* **GOAL**: All lines featuring the string "pose" are to be listed.

A block of data
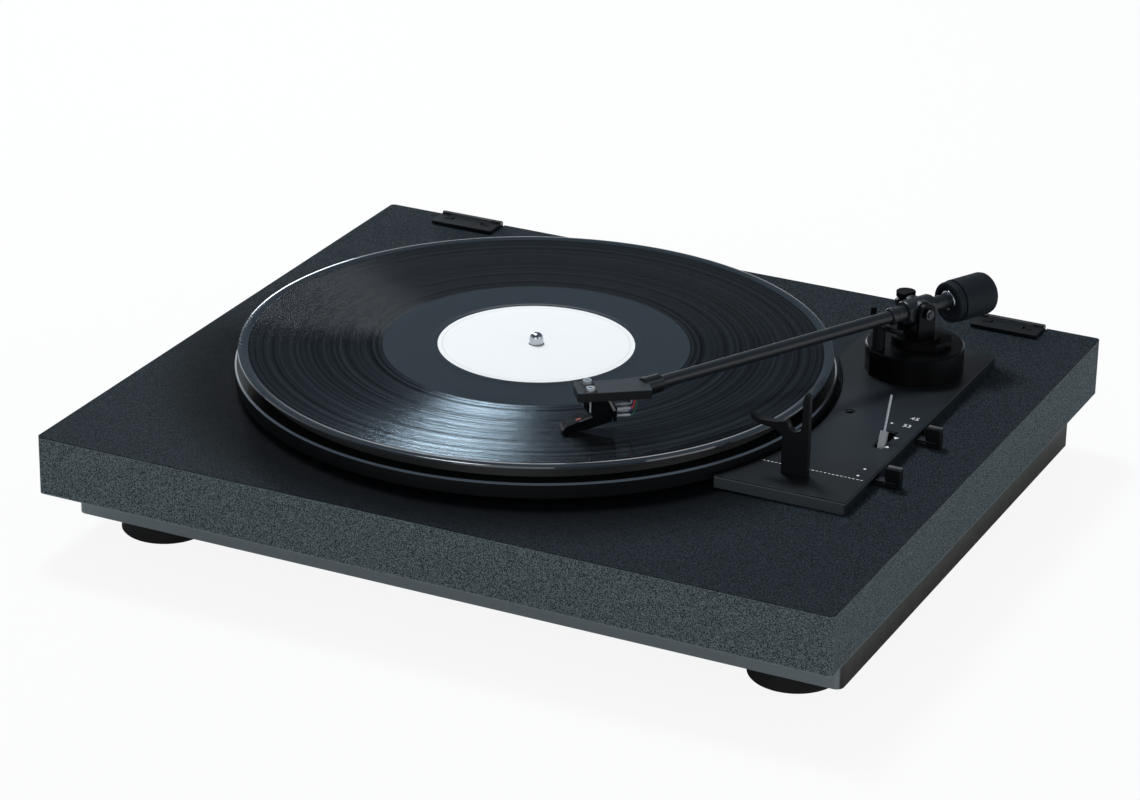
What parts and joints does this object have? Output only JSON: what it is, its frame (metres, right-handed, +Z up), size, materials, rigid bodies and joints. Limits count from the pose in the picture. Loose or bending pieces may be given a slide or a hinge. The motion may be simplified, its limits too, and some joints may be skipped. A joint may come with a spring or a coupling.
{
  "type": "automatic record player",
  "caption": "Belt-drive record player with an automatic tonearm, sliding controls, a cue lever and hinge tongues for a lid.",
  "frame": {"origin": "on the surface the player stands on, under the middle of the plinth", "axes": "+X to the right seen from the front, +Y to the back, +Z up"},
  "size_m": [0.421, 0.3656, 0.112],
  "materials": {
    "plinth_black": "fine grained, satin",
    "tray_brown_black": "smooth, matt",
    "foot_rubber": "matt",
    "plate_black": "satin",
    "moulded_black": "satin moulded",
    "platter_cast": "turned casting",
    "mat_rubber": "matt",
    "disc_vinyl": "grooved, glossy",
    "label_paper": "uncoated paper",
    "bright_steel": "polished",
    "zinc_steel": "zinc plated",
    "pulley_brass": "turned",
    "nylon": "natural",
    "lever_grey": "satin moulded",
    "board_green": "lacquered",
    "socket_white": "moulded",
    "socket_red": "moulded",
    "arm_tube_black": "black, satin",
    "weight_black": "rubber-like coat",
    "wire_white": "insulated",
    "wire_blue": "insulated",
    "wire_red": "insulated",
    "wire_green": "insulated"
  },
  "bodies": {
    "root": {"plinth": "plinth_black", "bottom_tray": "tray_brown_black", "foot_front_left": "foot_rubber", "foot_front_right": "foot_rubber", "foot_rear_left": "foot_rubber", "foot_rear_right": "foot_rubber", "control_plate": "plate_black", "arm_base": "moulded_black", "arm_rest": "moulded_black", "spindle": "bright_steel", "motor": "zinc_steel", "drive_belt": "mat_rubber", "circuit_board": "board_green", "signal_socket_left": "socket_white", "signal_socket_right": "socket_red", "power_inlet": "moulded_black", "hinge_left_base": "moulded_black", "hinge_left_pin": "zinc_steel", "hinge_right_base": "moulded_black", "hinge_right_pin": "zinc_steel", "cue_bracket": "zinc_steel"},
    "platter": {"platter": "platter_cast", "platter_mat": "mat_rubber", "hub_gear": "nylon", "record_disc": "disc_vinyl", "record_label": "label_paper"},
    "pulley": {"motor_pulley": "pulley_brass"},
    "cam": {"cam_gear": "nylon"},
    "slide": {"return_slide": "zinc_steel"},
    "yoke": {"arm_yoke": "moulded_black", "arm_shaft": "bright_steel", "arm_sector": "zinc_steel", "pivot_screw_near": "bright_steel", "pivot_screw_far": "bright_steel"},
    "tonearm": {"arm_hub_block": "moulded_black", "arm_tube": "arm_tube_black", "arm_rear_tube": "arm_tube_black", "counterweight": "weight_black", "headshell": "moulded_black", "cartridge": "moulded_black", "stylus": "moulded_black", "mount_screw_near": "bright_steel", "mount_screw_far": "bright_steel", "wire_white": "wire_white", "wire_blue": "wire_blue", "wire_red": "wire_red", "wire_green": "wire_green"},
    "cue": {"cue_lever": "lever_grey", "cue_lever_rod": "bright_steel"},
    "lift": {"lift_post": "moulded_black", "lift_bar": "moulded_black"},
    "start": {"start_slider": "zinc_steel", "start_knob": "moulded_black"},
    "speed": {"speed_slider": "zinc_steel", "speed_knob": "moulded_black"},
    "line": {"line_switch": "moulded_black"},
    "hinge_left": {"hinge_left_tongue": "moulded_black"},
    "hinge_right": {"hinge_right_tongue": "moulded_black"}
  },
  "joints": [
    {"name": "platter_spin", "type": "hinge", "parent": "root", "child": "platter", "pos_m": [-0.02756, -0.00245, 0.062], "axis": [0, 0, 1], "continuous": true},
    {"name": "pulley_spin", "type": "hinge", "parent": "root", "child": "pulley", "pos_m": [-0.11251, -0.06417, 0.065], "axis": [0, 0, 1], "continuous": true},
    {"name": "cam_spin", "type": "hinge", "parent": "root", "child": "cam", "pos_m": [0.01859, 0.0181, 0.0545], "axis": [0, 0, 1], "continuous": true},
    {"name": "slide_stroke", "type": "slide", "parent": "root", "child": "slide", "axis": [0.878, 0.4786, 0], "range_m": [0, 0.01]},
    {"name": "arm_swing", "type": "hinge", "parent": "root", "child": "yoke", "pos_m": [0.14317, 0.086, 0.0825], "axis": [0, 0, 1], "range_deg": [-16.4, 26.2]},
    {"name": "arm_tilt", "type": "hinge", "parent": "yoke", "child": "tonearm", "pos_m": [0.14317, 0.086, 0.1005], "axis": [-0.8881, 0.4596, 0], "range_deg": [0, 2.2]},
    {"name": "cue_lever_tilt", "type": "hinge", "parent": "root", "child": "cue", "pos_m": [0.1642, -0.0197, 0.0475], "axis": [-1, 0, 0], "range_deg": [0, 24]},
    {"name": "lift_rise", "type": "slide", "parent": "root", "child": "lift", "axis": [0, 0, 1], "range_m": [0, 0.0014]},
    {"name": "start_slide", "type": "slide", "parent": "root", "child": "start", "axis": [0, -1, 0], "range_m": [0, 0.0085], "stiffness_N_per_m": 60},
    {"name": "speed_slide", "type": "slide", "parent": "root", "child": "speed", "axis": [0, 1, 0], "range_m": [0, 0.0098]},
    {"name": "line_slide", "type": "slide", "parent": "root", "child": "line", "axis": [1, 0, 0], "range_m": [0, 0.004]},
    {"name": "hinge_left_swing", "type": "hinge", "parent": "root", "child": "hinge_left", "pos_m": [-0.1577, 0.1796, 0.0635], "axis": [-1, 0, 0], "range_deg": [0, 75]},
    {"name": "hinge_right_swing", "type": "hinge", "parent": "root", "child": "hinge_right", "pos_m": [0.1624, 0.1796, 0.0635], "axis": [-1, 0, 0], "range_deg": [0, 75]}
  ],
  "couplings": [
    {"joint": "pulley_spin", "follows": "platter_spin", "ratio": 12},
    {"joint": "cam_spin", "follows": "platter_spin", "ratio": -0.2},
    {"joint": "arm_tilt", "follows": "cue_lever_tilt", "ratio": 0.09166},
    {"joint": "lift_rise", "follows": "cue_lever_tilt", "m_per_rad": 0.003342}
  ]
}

* * *

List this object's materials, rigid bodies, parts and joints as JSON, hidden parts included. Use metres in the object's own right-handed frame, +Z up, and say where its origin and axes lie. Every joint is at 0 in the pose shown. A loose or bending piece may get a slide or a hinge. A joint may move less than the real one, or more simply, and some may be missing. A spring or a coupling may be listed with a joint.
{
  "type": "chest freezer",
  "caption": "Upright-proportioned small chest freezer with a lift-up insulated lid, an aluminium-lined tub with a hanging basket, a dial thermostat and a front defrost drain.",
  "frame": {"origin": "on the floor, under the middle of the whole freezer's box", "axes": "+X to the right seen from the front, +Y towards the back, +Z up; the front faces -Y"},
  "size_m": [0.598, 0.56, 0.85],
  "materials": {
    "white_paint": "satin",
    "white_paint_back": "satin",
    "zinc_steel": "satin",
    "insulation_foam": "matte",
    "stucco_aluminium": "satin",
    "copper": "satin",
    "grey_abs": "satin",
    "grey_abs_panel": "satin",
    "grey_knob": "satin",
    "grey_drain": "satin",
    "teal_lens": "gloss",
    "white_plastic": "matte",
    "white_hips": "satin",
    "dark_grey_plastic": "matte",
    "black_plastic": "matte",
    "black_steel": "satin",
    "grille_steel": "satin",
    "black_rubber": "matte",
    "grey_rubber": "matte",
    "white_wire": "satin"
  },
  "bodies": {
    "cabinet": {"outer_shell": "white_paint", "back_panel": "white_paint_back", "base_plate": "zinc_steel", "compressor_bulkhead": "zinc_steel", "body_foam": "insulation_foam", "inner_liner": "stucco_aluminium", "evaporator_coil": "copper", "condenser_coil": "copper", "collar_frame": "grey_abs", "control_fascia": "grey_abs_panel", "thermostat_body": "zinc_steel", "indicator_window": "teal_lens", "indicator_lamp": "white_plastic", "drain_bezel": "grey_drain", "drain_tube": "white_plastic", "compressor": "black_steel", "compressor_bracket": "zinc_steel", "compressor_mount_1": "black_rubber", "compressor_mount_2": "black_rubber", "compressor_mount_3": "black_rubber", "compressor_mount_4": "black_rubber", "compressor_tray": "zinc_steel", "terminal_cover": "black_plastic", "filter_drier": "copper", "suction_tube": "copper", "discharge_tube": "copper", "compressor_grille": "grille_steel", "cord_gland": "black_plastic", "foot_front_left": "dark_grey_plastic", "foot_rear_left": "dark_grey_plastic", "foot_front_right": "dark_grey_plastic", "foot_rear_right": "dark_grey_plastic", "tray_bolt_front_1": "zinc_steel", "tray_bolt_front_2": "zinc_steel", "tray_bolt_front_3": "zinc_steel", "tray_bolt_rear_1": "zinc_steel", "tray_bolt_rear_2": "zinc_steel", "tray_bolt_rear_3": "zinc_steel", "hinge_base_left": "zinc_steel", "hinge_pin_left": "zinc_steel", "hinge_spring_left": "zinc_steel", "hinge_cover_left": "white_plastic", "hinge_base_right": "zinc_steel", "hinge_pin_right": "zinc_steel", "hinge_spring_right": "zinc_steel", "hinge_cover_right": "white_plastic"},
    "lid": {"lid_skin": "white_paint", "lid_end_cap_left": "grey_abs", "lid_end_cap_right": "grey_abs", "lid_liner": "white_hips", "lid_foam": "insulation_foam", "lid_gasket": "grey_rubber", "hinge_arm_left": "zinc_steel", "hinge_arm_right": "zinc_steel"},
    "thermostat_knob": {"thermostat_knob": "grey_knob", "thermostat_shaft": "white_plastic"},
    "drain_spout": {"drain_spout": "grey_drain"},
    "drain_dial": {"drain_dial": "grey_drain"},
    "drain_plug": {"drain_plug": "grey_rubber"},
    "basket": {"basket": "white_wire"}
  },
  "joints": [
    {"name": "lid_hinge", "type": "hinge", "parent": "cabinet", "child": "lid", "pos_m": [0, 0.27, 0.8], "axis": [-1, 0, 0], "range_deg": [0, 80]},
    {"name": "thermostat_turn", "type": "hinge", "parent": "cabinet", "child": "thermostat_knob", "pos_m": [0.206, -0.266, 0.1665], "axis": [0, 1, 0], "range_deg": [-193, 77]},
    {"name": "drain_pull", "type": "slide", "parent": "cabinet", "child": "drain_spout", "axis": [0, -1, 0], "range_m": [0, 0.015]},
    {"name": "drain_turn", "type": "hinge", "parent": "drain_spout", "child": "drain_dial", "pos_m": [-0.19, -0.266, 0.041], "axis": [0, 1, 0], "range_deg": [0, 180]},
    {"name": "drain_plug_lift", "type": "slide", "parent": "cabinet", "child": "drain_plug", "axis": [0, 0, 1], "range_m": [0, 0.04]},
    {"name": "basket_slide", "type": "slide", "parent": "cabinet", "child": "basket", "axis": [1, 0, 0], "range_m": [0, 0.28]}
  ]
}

* * *

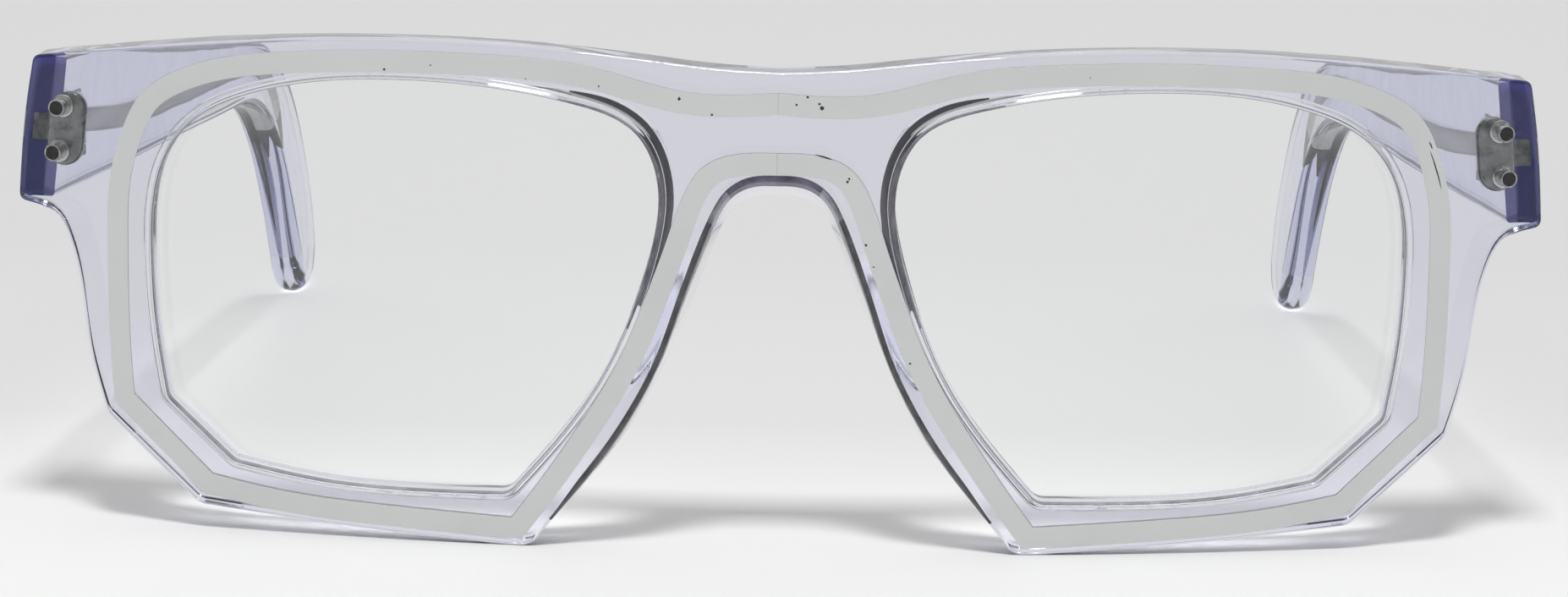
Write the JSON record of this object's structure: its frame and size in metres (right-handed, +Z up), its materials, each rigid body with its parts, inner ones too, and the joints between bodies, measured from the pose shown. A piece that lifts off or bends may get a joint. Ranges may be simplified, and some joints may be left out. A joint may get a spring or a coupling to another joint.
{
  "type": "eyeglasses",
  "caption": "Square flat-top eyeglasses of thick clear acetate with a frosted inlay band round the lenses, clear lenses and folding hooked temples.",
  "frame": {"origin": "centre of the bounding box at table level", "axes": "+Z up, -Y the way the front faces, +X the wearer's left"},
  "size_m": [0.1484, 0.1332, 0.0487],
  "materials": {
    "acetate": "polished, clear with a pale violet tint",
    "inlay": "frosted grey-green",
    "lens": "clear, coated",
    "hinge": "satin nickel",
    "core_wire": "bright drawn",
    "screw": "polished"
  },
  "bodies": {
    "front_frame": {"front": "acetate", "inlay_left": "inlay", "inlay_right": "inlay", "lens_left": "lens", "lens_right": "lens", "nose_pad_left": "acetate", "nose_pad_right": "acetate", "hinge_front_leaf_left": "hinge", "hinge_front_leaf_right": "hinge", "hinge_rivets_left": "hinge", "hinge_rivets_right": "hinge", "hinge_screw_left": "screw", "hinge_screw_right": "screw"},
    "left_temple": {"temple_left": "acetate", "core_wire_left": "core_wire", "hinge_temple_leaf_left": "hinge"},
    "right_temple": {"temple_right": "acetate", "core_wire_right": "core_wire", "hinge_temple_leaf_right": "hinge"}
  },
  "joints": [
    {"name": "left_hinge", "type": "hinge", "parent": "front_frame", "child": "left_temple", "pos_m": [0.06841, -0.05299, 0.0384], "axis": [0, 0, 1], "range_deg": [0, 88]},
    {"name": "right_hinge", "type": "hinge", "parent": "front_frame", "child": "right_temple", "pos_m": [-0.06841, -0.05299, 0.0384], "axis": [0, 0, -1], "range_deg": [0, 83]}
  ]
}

* **RESPONSE TO THE TASK**:
What parts and joints does this object have? Output only JSON: what it is, its frame (metres, right-handed, +Z up), size, materials, rigid bodies and joints. Limits count from the pose in the picture. Loose or bending pieces may be given a slide or a hinge. The motion may be simplified, its limits too, and some joints may be skipped. A joint may come with a spring or a coupling.
List this object's materials, rigid bodies, parts and joints as JSON, hidden parts included. Use metres in the object's own right-handed frame, +Z up, and say where its origin and axes lie. Every joint is at 0 in the pose shown. A loose or bending piece may get a slide or a hinge. A joint may move less than the real one, or more simply, and some may be missing. A spring or a coupling may be listed with a joint.
Write the JSON record of this object's structure: its frame and size in metres (right-handed, +Z up), its materials, each rigid body with its parts, inner ones too, and the joints between bodies, measured from the pose shown. A piece that lifts off or bends may get a joint. Ranges may be simplified, and some joints may be left out. A joint may get a spring or a coupling to another joint.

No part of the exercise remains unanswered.